Some of the criticism WEO 2019 has attracted is that its SDS scenario relies on large-scale deployment of negative emissions technologies to achieve holding the rise in global temperatures to well below 2 °C, pursuing efforts to limit it to 1.5 °C. Even the IEA admits that there are uncertainties about their required scale, impact and costs.

In addition, those who expect pathways towards the complete phase-out of fossil fuels are disappointed.

Nevertheless and despite its function, the IEA faced renewed pressure from investors and scientists concerned about climate change to overhaul its projections for fossil fuel demand and to do more to support the implementation of the 2015 Paris Agreement to avert catastrophic global warming. They are asking the IEA to change the way the report is produced and presented, for example by using more ambitious targets that could spur an even faster switch to renewables.

But there is some wishful thinking behind these demands about how quickly the transition to cleaner energy could happen.

The IEA can only go as fast as science, technology, markets, policies, and costs improve. What is clear "is that there are no simple solutions to transform the world of energy."

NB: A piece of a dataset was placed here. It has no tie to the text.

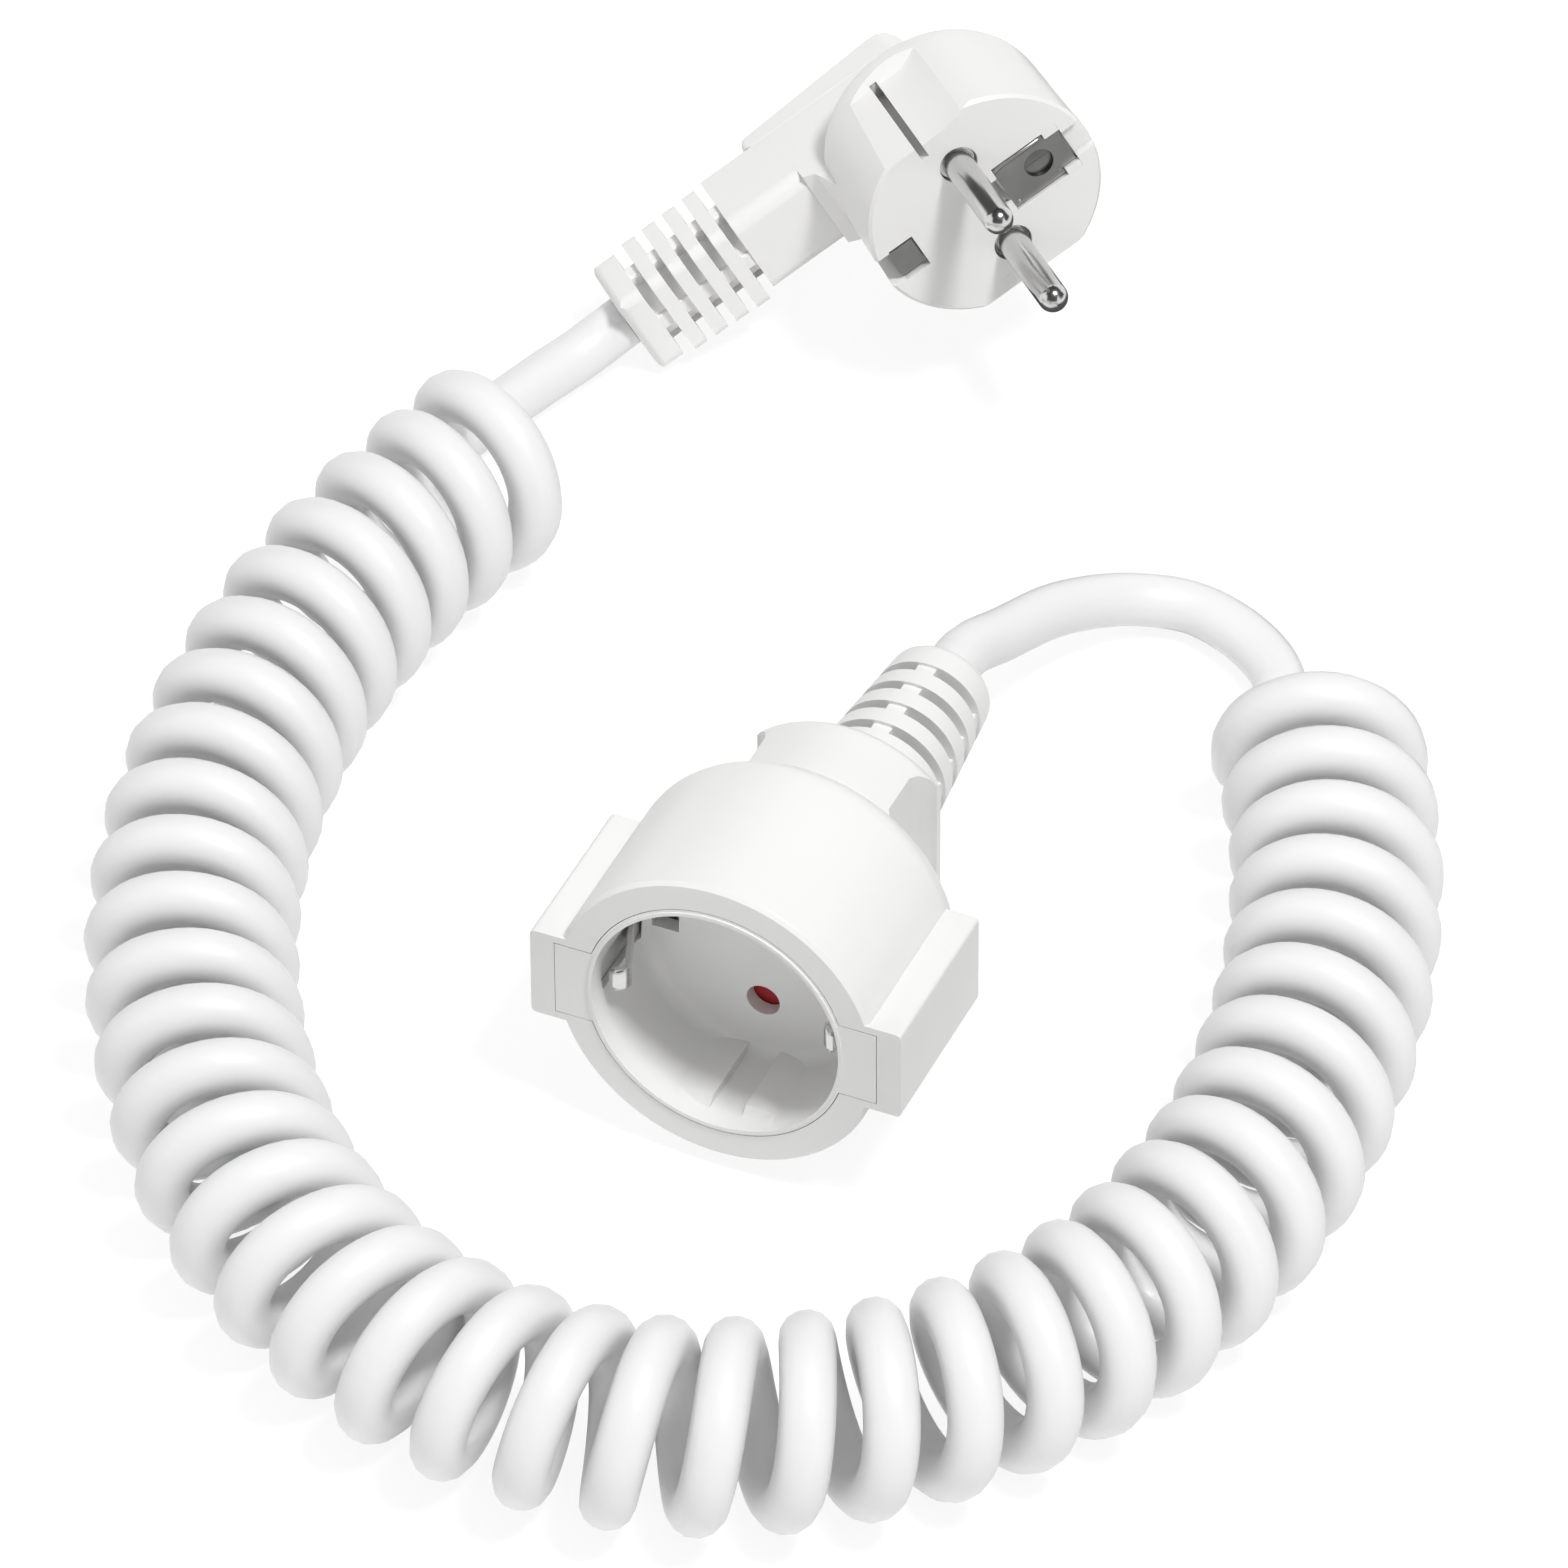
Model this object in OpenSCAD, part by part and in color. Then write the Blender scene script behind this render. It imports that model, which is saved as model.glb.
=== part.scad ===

While the world understands the importance of transitioning to carbon neutrality, global energy is still heavily dependent on fossil fuels and it will remain so unless there are major changes in policy – driven by governments. The IEA recommends policy makers and regulators move fast to keep up with the pace of technological change and the rising need for flexible operation of power systems. Birol called “for a grand coalition encompassing governments, investors, companies and everyone else who is committed to tackling climate change,” to bring down global emissions.